In the DARC system, one frame of information is divided into 272 blocks and sequentially transmitted. Each block consists of 272 bits. Each of the first 190 blocks consists of a 16-bit block identification code, 176-bit data, a 14-bit CRC code, and an 82-bit first parity code. Each of the last 82 blocks consists of a 16-bit block identification code, a 190-bit second parity code, and an 82-bit third parity code. The first parity code corresponds to 190 bits of the data and the CRC code of that block, the second parity code corresponds to the data bits and the CRC codes from the first to 190th blocks, and the third parity code corresponds to the first parity codes from the first to 190th blocks.
On the receiving side, as shown in FIG. 1, a data input unit 41 sequentially supplies a signal in units of blocks of 272 bits to an error correcting unit 43. After error correction is performed by using the first and third parity codes, the signal is stored in a frame buffer 44. When the error correcting unit 43 performs error correction, an error signal 42 is output When the frame buffer 44 stores 272 blocks, the first error correction processing is complete. FIG. 2 shows the flow of this first error correction processing. Also, FIG. 3 shows an example of the result of the first error correction processing Each full circle 45 represents a bit still remaining as an error as a result of the first error correction. FIG. 3 shows that a considerable number of errors still remain.

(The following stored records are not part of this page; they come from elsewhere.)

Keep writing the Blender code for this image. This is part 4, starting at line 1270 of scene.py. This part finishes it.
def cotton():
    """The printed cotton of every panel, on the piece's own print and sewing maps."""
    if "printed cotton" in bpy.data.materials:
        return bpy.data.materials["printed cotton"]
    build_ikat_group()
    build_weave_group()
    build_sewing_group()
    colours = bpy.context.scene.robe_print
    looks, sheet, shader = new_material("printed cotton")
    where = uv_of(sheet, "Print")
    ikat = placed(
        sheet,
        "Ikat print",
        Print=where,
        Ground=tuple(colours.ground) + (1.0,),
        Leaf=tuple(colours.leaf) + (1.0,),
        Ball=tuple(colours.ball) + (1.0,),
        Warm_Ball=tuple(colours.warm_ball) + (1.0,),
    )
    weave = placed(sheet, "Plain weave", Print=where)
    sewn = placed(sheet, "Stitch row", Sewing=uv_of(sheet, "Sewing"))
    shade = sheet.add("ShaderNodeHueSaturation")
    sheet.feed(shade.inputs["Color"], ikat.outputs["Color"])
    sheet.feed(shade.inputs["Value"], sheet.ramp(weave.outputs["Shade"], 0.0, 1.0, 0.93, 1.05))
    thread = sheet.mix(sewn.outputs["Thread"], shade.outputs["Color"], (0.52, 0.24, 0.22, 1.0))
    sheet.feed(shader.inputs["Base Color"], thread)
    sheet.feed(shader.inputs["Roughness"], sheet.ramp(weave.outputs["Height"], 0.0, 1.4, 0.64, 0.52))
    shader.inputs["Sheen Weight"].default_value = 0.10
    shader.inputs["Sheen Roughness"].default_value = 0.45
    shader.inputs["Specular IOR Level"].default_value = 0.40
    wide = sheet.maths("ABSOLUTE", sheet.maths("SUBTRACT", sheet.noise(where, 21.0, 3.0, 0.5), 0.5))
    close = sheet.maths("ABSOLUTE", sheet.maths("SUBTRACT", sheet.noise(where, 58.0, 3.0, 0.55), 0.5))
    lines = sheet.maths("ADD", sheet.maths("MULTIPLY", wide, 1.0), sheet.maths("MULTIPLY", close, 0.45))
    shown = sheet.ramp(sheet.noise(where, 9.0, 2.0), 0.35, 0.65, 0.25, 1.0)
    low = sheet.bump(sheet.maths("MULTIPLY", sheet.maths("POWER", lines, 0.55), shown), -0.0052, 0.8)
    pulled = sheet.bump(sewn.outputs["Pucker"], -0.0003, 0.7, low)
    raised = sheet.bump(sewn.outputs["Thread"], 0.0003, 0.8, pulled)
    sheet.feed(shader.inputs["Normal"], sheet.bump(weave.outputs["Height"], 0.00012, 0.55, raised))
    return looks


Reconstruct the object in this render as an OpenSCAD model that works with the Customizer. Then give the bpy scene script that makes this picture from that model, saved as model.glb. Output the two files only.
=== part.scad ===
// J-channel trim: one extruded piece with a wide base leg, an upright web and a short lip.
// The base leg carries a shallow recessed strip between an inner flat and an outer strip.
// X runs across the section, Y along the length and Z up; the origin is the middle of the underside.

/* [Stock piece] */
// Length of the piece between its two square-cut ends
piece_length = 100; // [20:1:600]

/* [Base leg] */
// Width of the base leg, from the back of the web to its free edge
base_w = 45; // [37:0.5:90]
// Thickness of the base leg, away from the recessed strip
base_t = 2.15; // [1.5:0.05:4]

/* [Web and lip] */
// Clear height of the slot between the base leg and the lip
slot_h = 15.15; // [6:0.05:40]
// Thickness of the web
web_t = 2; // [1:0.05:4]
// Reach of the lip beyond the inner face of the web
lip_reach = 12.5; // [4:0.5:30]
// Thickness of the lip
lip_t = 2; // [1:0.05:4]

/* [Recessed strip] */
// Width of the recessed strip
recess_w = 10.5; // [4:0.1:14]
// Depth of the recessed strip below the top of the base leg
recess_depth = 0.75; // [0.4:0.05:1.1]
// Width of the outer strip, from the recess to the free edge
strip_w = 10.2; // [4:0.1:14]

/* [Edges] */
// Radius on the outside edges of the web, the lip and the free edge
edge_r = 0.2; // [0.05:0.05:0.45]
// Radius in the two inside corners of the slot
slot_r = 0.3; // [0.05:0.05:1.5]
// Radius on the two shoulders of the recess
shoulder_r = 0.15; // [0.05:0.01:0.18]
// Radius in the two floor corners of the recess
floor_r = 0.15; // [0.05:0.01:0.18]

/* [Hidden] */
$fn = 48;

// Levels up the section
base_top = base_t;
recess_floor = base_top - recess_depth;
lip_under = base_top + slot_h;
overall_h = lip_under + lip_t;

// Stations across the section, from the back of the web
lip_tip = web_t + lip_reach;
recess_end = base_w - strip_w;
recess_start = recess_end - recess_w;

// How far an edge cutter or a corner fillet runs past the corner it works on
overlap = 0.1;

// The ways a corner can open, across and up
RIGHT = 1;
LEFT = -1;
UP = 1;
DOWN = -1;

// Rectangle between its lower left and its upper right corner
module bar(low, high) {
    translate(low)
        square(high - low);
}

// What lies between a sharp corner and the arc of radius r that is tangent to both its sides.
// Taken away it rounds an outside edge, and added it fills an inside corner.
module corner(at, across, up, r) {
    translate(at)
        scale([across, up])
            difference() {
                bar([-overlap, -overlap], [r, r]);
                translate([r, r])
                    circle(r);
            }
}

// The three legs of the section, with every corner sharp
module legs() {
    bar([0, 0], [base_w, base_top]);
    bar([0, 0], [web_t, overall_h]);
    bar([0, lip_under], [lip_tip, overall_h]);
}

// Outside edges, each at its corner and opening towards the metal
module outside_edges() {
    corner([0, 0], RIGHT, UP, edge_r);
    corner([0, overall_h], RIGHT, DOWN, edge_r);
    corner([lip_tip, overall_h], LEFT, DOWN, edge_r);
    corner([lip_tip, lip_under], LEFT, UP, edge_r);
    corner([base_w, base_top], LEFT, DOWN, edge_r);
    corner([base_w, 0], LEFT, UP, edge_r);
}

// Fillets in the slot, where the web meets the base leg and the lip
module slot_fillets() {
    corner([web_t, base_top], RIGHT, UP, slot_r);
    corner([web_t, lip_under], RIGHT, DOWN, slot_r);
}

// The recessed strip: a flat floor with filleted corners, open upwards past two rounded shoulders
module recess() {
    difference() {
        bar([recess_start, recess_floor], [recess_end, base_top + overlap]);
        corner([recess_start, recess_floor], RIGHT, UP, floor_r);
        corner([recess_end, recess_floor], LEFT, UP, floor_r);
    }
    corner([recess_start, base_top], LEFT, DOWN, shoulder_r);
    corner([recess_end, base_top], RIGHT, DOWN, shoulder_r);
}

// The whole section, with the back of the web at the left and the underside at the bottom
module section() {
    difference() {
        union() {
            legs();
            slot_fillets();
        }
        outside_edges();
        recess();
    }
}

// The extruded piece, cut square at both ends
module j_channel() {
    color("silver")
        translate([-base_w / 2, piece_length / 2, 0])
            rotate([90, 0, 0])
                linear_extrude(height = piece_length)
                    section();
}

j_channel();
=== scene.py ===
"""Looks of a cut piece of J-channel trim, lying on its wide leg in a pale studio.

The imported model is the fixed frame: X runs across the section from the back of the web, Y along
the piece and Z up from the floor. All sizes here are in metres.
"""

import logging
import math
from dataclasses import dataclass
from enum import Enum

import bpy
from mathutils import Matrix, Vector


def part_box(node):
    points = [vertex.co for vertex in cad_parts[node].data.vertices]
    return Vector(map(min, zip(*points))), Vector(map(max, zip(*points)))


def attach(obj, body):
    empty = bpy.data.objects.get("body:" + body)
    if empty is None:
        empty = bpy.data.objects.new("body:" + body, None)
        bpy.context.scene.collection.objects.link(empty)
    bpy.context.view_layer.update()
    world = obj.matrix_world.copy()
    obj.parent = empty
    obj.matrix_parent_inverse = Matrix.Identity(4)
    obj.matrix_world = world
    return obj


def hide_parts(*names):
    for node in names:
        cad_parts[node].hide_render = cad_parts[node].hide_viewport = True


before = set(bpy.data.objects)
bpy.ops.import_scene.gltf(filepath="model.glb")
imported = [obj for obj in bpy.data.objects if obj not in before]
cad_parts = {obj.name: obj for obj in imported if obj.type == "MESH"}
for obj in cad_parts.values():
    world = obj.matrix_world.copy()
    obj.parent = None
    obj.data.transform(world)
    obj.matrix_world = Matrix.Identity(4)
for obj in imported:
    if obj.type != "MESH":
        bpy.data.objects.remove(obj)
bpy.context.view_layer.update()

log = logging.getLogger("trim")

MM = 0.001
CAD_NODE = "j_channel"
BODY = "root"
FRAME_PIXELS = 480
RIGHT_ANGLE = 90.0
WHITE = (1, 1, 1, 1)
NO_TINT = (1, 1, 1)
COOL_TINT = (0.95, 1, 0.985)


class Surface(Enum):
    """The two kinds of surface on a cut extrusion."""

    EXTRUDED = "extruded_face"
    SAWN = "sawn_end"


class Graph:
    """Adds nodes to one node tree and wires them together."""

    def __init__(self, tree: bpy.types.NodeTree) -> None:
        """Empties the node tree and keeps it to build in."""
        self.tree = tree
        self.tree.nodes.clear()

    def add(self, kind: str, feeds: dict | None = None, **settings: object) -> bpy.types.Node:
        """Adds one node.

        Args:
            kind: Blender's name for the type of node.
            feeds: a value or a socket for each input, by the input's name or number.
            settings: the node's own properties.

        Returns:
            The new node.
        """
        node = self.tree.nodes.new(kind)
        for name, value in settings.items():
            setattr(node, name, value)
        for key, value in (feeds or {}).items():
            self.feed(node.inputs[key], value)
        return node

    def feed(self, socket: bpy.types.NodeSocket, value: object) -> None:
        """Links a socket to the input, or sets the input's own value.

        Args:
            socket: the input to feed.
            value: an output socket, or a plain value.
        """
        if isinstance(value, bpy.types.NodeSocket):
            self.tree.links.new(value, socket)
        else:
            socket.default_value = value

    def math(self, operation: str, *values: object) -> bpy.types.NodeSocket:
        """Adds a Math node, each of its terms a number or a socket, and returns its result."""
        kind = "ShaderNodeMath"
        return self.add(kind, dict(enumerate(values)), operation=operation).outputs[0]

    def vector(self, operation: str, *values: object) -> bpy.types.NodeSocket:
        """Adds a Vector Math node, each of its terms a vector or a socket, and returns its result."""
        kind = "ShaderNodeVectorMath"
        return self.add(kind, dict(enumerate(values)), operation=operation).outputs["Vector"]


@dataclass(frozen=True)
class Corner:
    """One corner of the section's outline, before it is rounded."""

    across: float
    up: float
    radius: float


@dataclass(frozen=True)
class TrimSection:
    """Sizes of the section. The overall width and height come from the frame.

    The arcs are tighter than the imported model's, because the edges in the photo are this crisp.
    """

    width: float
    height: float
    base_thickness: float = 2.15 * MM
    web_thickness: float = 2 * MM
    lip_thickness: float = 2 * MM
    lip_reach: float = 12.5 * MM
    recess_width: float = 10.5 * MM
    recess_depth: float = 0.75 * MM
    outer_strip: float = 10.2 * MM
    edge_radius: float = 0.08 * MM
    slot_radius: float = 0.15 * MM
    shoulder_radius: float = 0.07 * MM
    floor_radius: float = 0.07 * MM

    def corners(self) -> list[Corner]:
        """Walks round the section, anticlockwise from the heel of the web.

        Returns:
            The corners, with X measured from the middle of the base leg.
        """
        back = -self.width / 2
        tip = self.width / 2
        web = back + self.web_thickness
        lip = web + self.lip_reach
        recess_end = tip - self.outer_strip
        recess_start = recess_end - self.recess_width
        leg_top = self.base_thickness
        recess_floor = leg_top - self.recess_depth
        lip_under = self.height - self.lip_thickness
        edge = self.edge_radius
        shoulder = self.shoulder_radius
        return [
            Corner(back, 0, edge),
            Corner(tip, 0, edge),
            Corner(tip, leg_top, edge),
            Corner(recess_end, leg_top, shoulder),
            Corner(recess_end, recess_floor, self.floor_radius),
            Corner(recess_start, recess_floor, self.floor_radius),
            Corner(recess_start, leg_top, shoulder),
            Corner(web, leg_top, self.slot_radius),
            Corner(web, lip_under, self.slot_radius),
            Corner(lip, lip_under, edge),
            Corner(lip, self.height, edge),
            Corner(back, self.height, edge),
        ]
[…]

Subsequently, vertical error correction is performed for the signal with the bit array as in FIG. 3 stored in the frame buffer 44. Corresponding bits in the 272 blocks are supplied to the error correcting unit 43, FIG. 1, where vertical error correction is performed by using the second parity code described above. The result is returned to the frame buffer 44. When this processing is sequentially repeatedly performed for the 272 bits (at least 190 bits of data bits and a CRC code), vertical error correction as the second error correction processing is complete. FIG. 4 shows the flow of this second error correction processing, and FIG. 5 shows an example of the result of the second error correction processing. Each open circle 46 represents a bit corrected by the second vertical error correction. Each full circle 47 represents a bit which still remains as an error even after the first and second error corrections. FIG. 5 indicates that as a result of the horizontal and vertical error corrections, a considerable number of error bits are corrected but a few errors still remain.

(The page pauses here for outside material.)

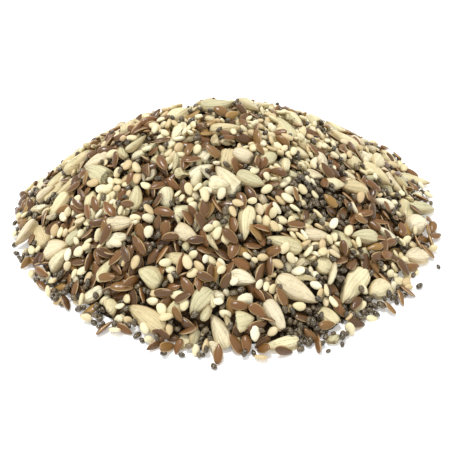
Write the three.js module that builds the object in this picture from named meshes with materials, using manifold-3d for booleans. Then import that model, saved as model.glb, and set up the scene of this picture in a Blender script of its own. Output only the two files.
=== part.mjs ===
// A heap of mixed seeds, lying as it was poured: sunflower kernels, linseed (flax),
// sesame and chia. One solid: a bumpy core with the larger seeds of its skin fused on.
// Millimetres, +Z up. The heap rests on z = 0, with the middle of its box over the origin.

import * as THREE from 'three';
import { mergeVertices } from 'three/addons/utils/BufferGeometryUtils.js';
import Module from 'manifold-3d';

const wasm = await Module();
wasm.setup();

// ---------------------------------------------------------------- driving dimensions

// The foot: its mean radius, and the waves that make it uneven. A wave swings the radius by
// a share of it, as many times round as it has turns, with a crest at its angle.
const FOOT_RADIUS = 55.8;
const FOOT_WAVES = [
  { turns: 1, share: 0.068, crestDegrees: -13 },
  { turns: 2, share: 0.087, crestDegrees: 12 },
  { turns: 3, share: 0.042, crestDegrees: 45 },
  { turns: 17, share: 0.014, crestDegrees: -79 },
];

// The side view: height of the crown over the foot's own layer, and the two powers that
// round the crown and run the slope out into the foot.
const CROWN_HEIGHT = 29.2;
const CROWN_POWER = 2.0;
const FOOT_POWER = 1.3;
const FOOT_LAYER = 1.6;
const CROWN_SHIFT_X = -4.9;

// The core: how finely it is divided, how far it lies under the skin and inside the foot, and
// how far the bumps of the small seeds move its points up or down and sideways.
const CORE_DETAIL = 15;
const CORE_DEPTH = 0.25;
const CORE_SETBACK = 0.4;
const BUMP_HEIGHT = 0.45;
const BUMP_SHIFT = 0.5;
const KEEL_DEPTH = 8;
const LEVEL_SLACK = 1e-6;

// The seeds of the skin, largest first. Sizes are length, width and thickness. A seed tapers
// by a share of its width from its round end to its tip. Its middle lies no nearer to another
// than the sum of their reaches, no further out than its edge share of the foot's radius, and
// under the skin by its sink.
const SEED_KINDS = [
  {
    size: [10.4, 5.6, 3.4], taper: 0.42, sides: 6, rings: 4,
    reach: 4.3, sink: 0.6, edge: 0.95, count: 86,
  },
  {
    size: [6.4, 5.4, 3.6], taper: 0.12, sides: 6, rings: 3,
    reach: 3.1, sink: 0.6, edge: 0.96, count: 22,
  },
  {
    size: [4.8, 2.5, 1.3], taper: 0.4, sides: 4, rings: 3,
    reach: 2.0, sink: 0.45, edge: 0.99, count: 74,
  },
  {
    size: [3.2, 2.1, 1.1], taper: 0.3, sides: 4, rings: 3,
    reach: 1.5, sink: 0.4, edge: 1, count: 28,
  },
];
// How much the seeds vary in size, tilt on the slope (radians) and press into the floor, as a
// share of their thickness.
const SIZE_SPREAD = 0.16;
const TILT_SPREAD = 0.3;
const FLOOR_SINK = 0.12;
const TRIES = 4000;
const SEED_OF_DRAWS = 7557;

const CREAM_BROWN = 0xa49172;
const ROUGHNESS = 0.75;

// ---------------------------------------------------------------- the poured form

// Draws a number between two bounds. Every draw follows from the one seed above.
THREE.MathUtils.seededRandom(SEED_OF_DRAWS);
function draw(low, high) {
  return low + (high - low) * THREE.MathUtils.seededRandom();
}

function footRadius(angle) {
  let factor = 1;
  for (const wave of FOOT_WAVES) {
    const crest = THREE.MathUtils.degToRad(wave.crestDegrees);
    factor += wave.share * Math.cos(wave.turns * (angle - crest));
  }
  return FOOT_RADIUS * factor;
}

// A point of the heap's skin. spread is 0 at the crown and 1 at the foot.
function skinPoint(spread, angle) {
  const radius = spread * footRadius(angle);
  const fall = Math.max(0, 1 - spread ** CROWN_POWER) ** FOOT_POWER;
  return new THREE.Vector3(
    radius * Math.cos(angle) + CROWN_SHIFT_X * (1 - spread),
    radius * Math.sin(angle),
    CROWN_HEIGHT * fall + FOOT_LAYER,
  );
}

// The directions downhill, along the slope and out of the skin at a point of it.
function skinAxes(spread, angle) {
  const step = 0.01;
  const inner = Math.max(spread - step, step);
  const here = skinPoint(inner, angle);
  const downhill = skinPoint(inner + step, angle).sub(here).normalize();
  const along = skinPoint(inner, angle + step).sub(here).normalize();
  const out = downhill.clone().cross(along).normalize();
  along.crossVectors(out, downhill);
  return { downhill, along, out };
}

// ---------------------------------------------------------------- solids

// Makes the vertices that faces share one vertex each.
function weld(geometry) {
  geometry.deleteAttribute('normal');
  geometry.deleteAttribute('uv');
  return mergeVertices(geometry);
}

function toSolid(geometry) {
  const welded = weld(geometry);
  const vertProperties = Float32Array.from(welded.attributes.position.array);
  const triVerts = Uint32Array.from(welded.index.array);
  return new wasm.Manifold(new wasm.Mesh({ numProp: 3, vertProperties, triVerts }));
}

function toGeometry(solid) {
  const { vertProperties, triVerts } = solid.getMesh();
  const geometry = new THREE.BufferGeometry();
  geometry.setAttribute('position', new THREE.BufferAttribute(vertProperties, 3));
  geometry.setIndex(new THREE.BufferAttribute(triVerts, 1));
  return weld(geometry);
}

// Moves one point of a unit ball to the core. The upper half of the ball is drawn out into the
// heap, and the lower half into a keel under the floor, which is cut off later.
function placeCorePoint(point) {
  const spread = Math.acos(Math.min(Math.abs(point.z), 1)) / (Math.PI / 2);
  const angle = Math.atan2(point.y, point.x);
  const inward = 1 - (CORE_SETBACK / FOOT_RADIUS) * spread;
  const placed = skinPoint(spread, angle);
  placed.x *= inward;
  placed.y *= inward;
  placed.z = point.z < -LEVEL_SLACK ? -KEEL_DEPTH : placed.z - CORE_DEPTH;
  placed.x += draw(-BUMP_SHIFT, BUMP_SHIFT);
  placed.y += draw(-BUMP_SHIFT, BUMP_SHIFT);
  placed.z += draw(-BUMP_HEIGHT, BUMP_HEIGHT);
  return placed;
}

function makeCore() {
  const core = weld(new THREE.OctahedronGeometry(1, CORE_DETAIL));
  const { position } = core.attributes;
  const point = new THREE.Vector3();
  for (let i = 0; i < position.count; i += 1) {
    point.fromBufferAttribute(position, i);
    position.setXYZ(i, ...placeCorePoint(point));
  }
  return toSolid(core);
}

// A seed along X, round at -X and drawn to a tip at +X.
function seedGeometry({ size: [length, width, thickness], taper, sides, rings }) {
  const grow = draw(1 - SIZE_SPREAD, 1 + SIZE_SPREAD);
  const ball = new THREE.SphereGeometry(0.5, sides, rings);
  const { position } = ball.attributes;
  for (let i = 0; i < position.count; i += 1) {
    const reach = position.getY(i);
    const girth = (1 - 2 * taper * reach) * grow;
    const across = position.getZ(i) * width * girth;
    const up = position.getX(i) * thickness * girth;
    position.setXYZ(i, reach * length * grow, across, up);
  }
  return ball;
}

// Lays a seed on the skin at a spot, turned to a heading and a little tilted. At the foot it
// lies on the floor instead, just flattened under it.
function laySeed(kind, spot) {
  const { downhill, along, out } = skinAxes(spot.spread, spot.angle);
  const thickness = kind.size[2];
  const pose = new THREE.Matrix4().makeBasis(downhill, along, out);
  pose.multiply(new THREE.Matrix4().makeRotationZ(draw(-Math.PI, Math.PI)));
  pose.multiply(new THREE.Matrix4().makeRotationY(draw(-TILT_SPREAD, TILT_SPREAD)));
  pose.multiply(new THREE.Matrix4().makeRotationX(draw(-TILT_SPREAD, TILT_SPREAD)));
  const centre = spot.point.clone().addScaledVector(out, -kind.sink);
  centre.z = Math.max(centre.z, thickness * (0.5 - FLOOR_SINK));
  pose.setPosition(centre);
  return toSolid(seedGeometry(kind).applyMatrix4(pose));
}

// Finds spots for every seed, each clear of the ones before it, evenly over the skin.
function findSpots() {
  const spots = [];
  for (const kind of SEED_KINDS) {
    let left = kind.count;
    for (let tries = 0; tries < TRIES && left > 0; tries += 1) {
      const spread = kind.edge * Math.sqrt(draw(0, 1));
      const angle = draw(-Math.PI, Math.PI);
      const point = skinPoint(spread, angle);
      const clear = spots.every((spot) => spot.point.distanceTo(point) > spot.kind.reach + kind.reach);
      if (clear) {
        spots.push({ kind, spread, angle, point });
        left -= 1;
      }
    }
  }
  return spots;
}

// A block with its top on the floor, to cut the heap off flat.
function makeUnderfloor() {
  const side = 4 * FOOT_RADIUS;
  const slab = new THREE.BoxGeometry(side, side, side);
  slab.translate(0, 0, -side / 2);
  return toSolid(slab);
}

function makeHeap() {
  const seeds = findSpots().map((spot) => laySeed(spot.kind, spot));
  const fused = seeds.reduce((heap, seed) => heap.add(seed), makeCore());
  const geometry = toGeometry(fused.subtract(makeUnderfloor()));
  geometry.computeBoundingBox();
  const middle = geometry.boundingBox.getCenter(new THREE.Vector3());
  geometry.translate(-middle.x, -middle.y, 0);
  return geometry;
}

// ---------------------------------------------------------------- the part

const seedMaterial = new THREE.MeshStandardMaterial({
  color: CREAM_BROWN,
  roughness: ROUGHNESS,
  metalness: 0,
  flatShading: true,
});
const heap = new THREE.Mesh(makeHeap(), seedMaterial);
heap.name = 'seed_heap';

const part = new THREE.Group();
part.add(heap);

export default part;
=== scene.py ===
"""A poured heap of mixed seeds: sunflower kernels, flax, sesame and chia.

Lengths are millimetres until a mesh, a light or the camera is made, which Blender keeps in
metres. The heap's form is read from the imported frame, and the seeds are dropped onto a core
under it, one by one, so that they rest on each other.
"""

from __future__ import annotations

import logging
from dataclasses import dataclass, field
from enum import Enum
from typing import Any

import bpy
import numpy as np
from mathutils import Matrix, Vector
from mathutils.bvhtree import BVHTree


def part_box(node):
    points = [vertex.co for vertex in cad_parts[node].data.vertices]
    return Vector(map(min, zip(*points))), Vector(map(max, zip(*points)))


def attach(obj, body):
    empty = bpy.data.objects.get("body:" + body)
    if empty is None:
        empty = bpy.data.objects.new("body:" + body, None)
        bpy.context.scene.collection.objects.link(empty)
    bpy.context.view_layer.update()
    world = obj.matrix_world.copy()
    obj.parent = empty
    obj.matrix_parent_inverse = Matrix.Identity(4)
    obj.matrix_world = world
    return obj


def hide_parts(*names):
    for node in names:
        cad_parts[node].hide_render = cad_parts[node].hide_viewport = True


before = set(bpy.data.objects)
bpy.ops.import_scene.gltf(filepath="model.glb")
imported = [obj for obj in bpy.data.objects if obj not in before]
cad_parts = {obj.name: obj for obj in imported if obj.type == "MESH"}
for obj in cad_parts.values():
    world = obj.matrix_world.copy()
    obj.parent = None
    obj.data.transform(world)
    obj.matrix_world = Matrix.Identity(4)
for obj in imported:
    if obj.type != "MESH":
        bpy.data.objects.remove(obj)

MM = 0.001
NODE = "seed_heap"
BODY = "root"
UV_NAME = "OFBake"
DRAWS = 7557

log = logging.getLogger("seed_heap")

Colour = tuple[float, float, float, float]


def srgb(*levels: int) -> Colour:
    """A colour in linear light.

    Args:
        levels: its red, green and blue, 0 to 255, as a screen shows them.

    Returns:
        The colour with an alpha of 1.
    """
    shares = np.array(levels) / 255
    light = np.where(shares <= 0.04045, shares / 12.92, ((shares + 0.055) / 1.055) ** 2.4)
    return (*map(float, light), 1.0)


# ---------- node graphs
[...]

Accordingly, horizontal error correction is again performed for the signal with the bit array as in FIG. 5 stored in the frame buffer 44. 272 bits of each block are sequentially supplied to the error correcting unit 43, FIG. 1, horizontal error correction is again performed by using the first and third parity codes, and the result is returned to the frame buffer 44. When this processing is sequentially repeatedly performed for the 272 blocks, horizontal error correction again performed as the third error correction processing is complete. FIG. 6 shows the flow of this third error correction processing, and FIG. 7 shows an example of the result of the third error correction processing. Each open circle 49 represents the position of a bit whose error is finally corrected. As a result, all errors are corrected with a very high accuracy.
If, however, the received signal is inferior in quality and contains a large number of errors, error bits which are left uncorrected exist as indicated by full circles 48. If these error bits 48 remain, this frame is discarded and a frame received next is similarly error corrected and output to the screen. Alternatively, as proposed in Japanese Unexamined Patent Publication No. Hei 5-145500, a block in which error bits remain is rewritten with data of a corresponding block received thereafter and is output to the screen. Still another measure is to again receive frame information after 5 seconds or more elapse, perform horizontal error correction for blocks corresponding to blocks (BLK9, BLK11, and BLK264 in FIG. 7) containing error bits, and, if the errors are corrected, output these error-corrected blocks to the screen in place of the preceding blocks (BLK9, BLK11, BLK264 in FIG. 7) in which error bits remain.
As a result of a simulation of this system, the error correction probability when decoding is done by a variable threshold value is about 90% for errors of 11 bits and 30% for errors of 13 bits. When the signal has an 82-bit parity code for 176-bit data, errors up to 11 bits can be corrected with a high accuracy, but the error correction probability for errors more than that is extremely low. The reason for this is as follows. For a predetermined parity code, errors having the number of bits larger than a predetermined number, e.g., 11, cannot be normally corrected, i.e., they are abnormally corrected. This makes the subsequent correction processing using parity check unreliable, so even normal bit data is also rewritten. If normal bit data is thus rewritten, normal data cannot be restored in the subsequent second and third error corrections.
As described above, when a block which cannot be corrected by three error corrections in the horizontal, vertical, and horizontal directions is replaced with a subsequent signal, the processing time is undesirably prolonged. If final error data exists in a final block, the processing time becomes almost twice the processing time when error correction processing is completed by three error corrections.
In the conventional error correcting system, in a signal containing error bits exceeding the error correcting capacity, even normal bit data is also corrected by error correction processing Since this cannot be corrected by the subsequent error correction processing, the correcting capacity is extremely degraded. Also, when this abnormally corrected signal is replaced with a subsequent signal, the time required for a series of error corrections is prolonged. This influence on, e.g., FM multiplex broadcasting is that it takes a very long time to display information or characters on the screen of a liquid crystal display or the like.